Nakuru County targets to vaccinate at least 50,000 cattle against foot and mouth disease in a free vaccination exercise following an outbreak of the disease in some parts of Rongai Sub-County.

County Executive Committee Member (CECM) for Agriculture, Livestock, Fisheries, and Cooperatives Leonard Bor said the vaccination drive was already underway at Koisamo and Losibil dips within Soin Ward in Rongai.

The CECM said the county was also vaccinating other animals, with over 2000 pets (dogs and cats) having been vaccinated in Rongai to prevent the spread of other diseases and help reduce livestock mortality.

Following the outbreak, Mr. Bor has called on livestock farmers to ensure they avail all their animals for the free vaccination, saying this will help stop exposing their respective regions to possible livestock disease outbreaks.

The CECM explained that lumpy skin disease was a viral disease of cattle that is spread by biting insects. The virus, he added, was closely related to the pox viruses of sheep and goats and causes nodular skin lesions on the animal’s body, hence the need for urgent action to ensure all the animals are vaccinated.

The County official explained that the viral disease, which was very contagious, caused mouth ulcers and foot lesions in cattle, goats, and sheep and had killed dozens of animals in the region.

While saying that the majority of farmers within the devolved unit were to blame for the disease outbreaks as they had neglected vaccinating and deworming their livestock, Mr. Bor appealed to the farmers to take the vaccination exercise seriously to help stop the spread of the viral diseases.

He said the most effective way of containing foot and mouth disease during outbreaks was to restrict the movement of animals to prevent the safe animals from having contact with infected ones.

According to reports from the county government, livestock farming earns Nakuru farmers millions of shillings annually through the sale of milk and meat products.

The reports also indicate that at least 70 per cent of the total acreage of land in Nakuru is agriculturally productive, with a large potential for livestock production.

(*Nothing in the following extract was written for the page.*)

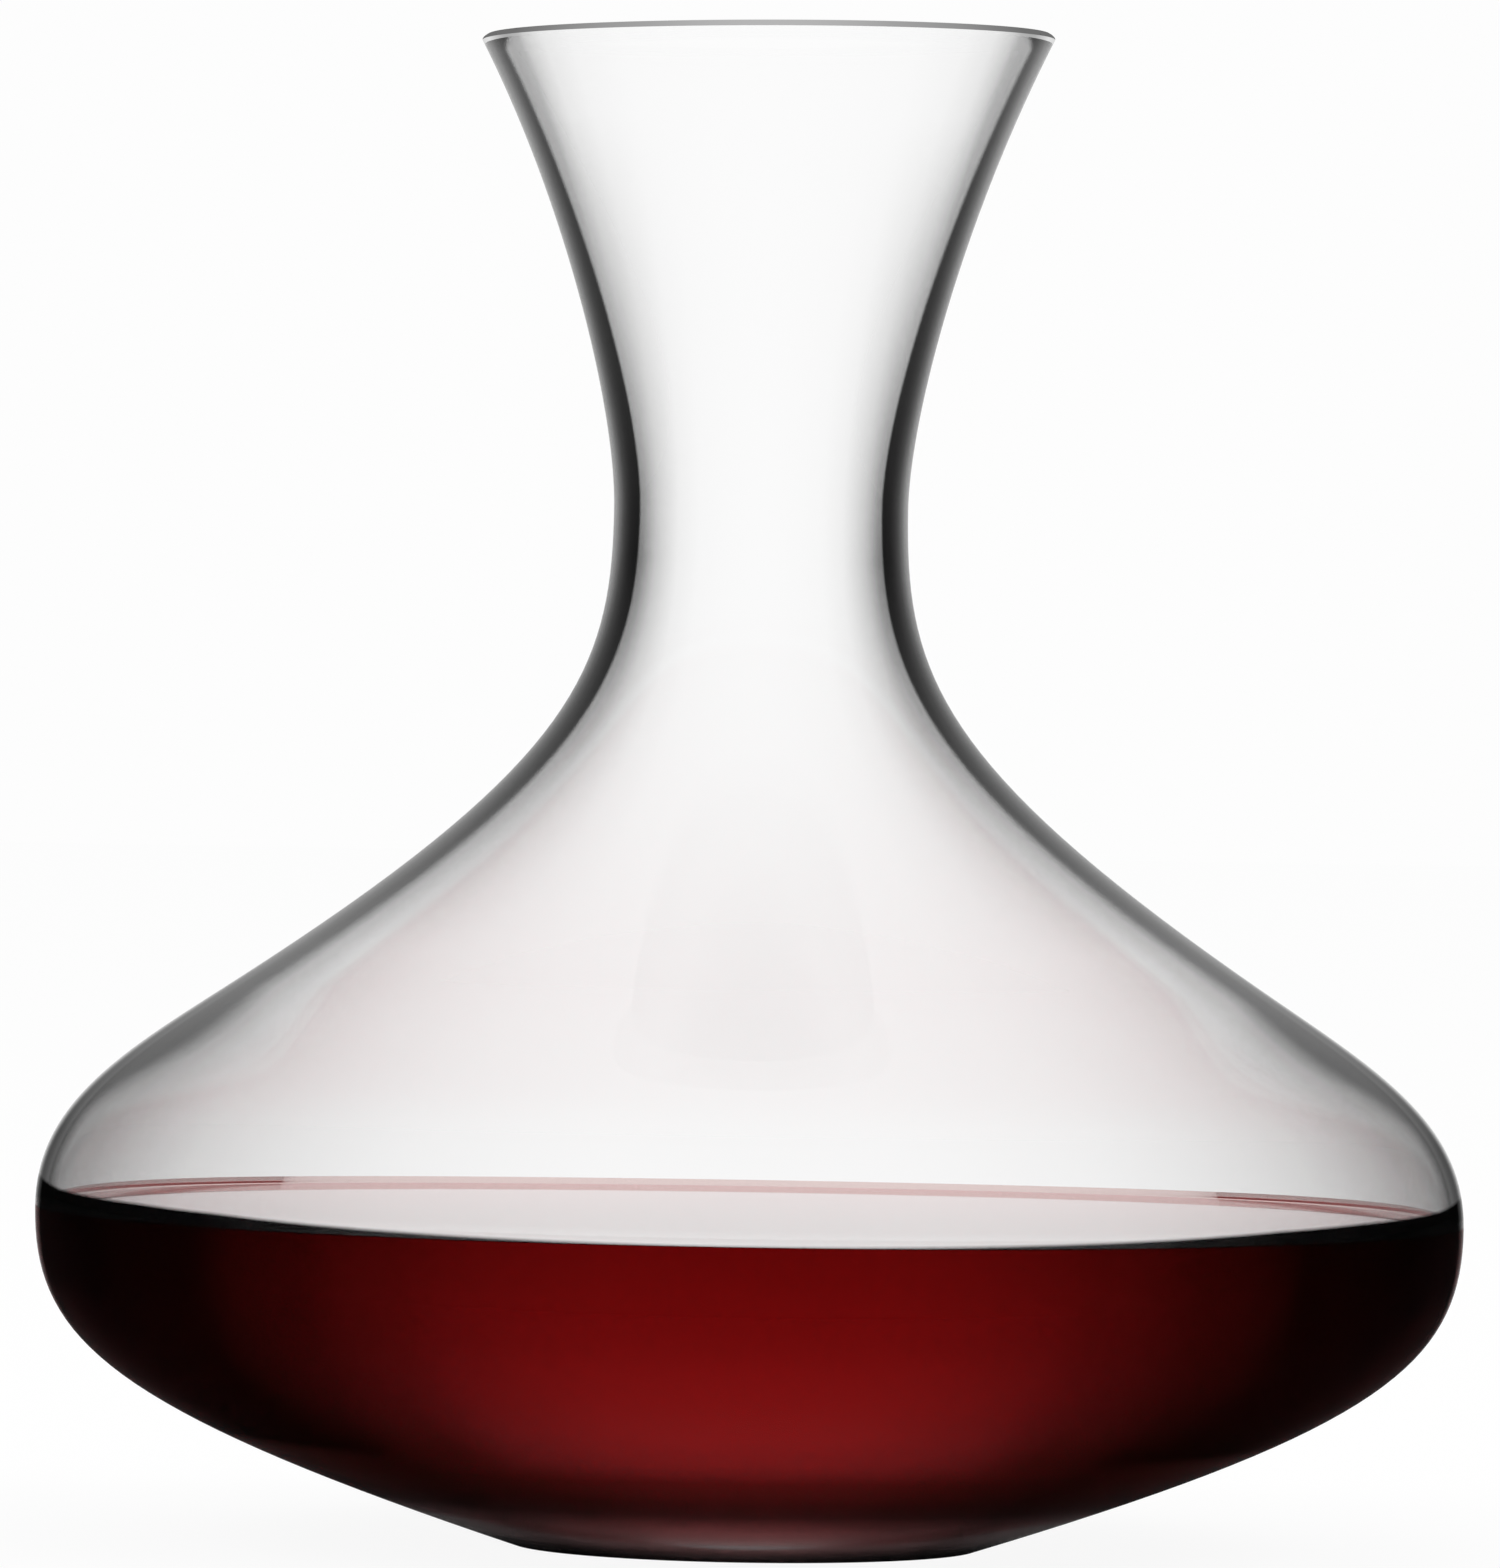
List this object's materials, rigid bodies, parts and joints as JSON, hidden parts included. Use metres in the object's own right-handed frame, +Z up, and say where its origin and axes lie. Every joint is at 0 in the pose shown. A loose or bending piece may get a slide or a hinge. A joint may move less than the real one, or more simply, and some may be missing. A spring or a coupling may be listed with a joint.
{
  "type": "wine decanter",
  "caption": "Clear blown-glass decanter with a flared mouth, narrow neck and wide low belly, standing with red wine up to its widest level.",
  "frame": {"origin": "middle of the foot, on the surface that the decanter stands on", "axes": "+Z up along the axis of revolution, from the foot to the mouth; X and Y are level and interchangeable"},
  "size_m": [0.1956, 0.1956, 0.2079],
  "materials": {
    "clear_glass": "colourless fire-polished glass",
    "red_wine_liquid": "still liquid, glossy top, deep red"
  },
  "bodies": {
    "root": {"glass_vessel": "clear_glass", "red_wine": "red_wine_liquid"}
  },
  "joints": []
}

Milk production in Nakuru is said to have been rising gradually in the past four years due to the adoption of good agricultural practices by smallholder farmers and increased investments in milk collection and cooling infrastructure by the Ministry of Agriculture, the County Government, and private sector players.

Governor Susan Kihika earlier said that her government, through sustained empowerment by processors such as New KCC and Brookside Dairy Limited, has been training dairy farmers on good dairy practices that encourage growth in milk volumes.

She said Dairy farmers in Nakuru were pocketing at least Sh 1.6 million daily in raw milk sales to processors.

The growing fortunes of dairy, she added, had seen nearly every household in all the 11 Sub Counties, especially those in the rural areas, keep at least one dairy cow, as families seek a regular source of income.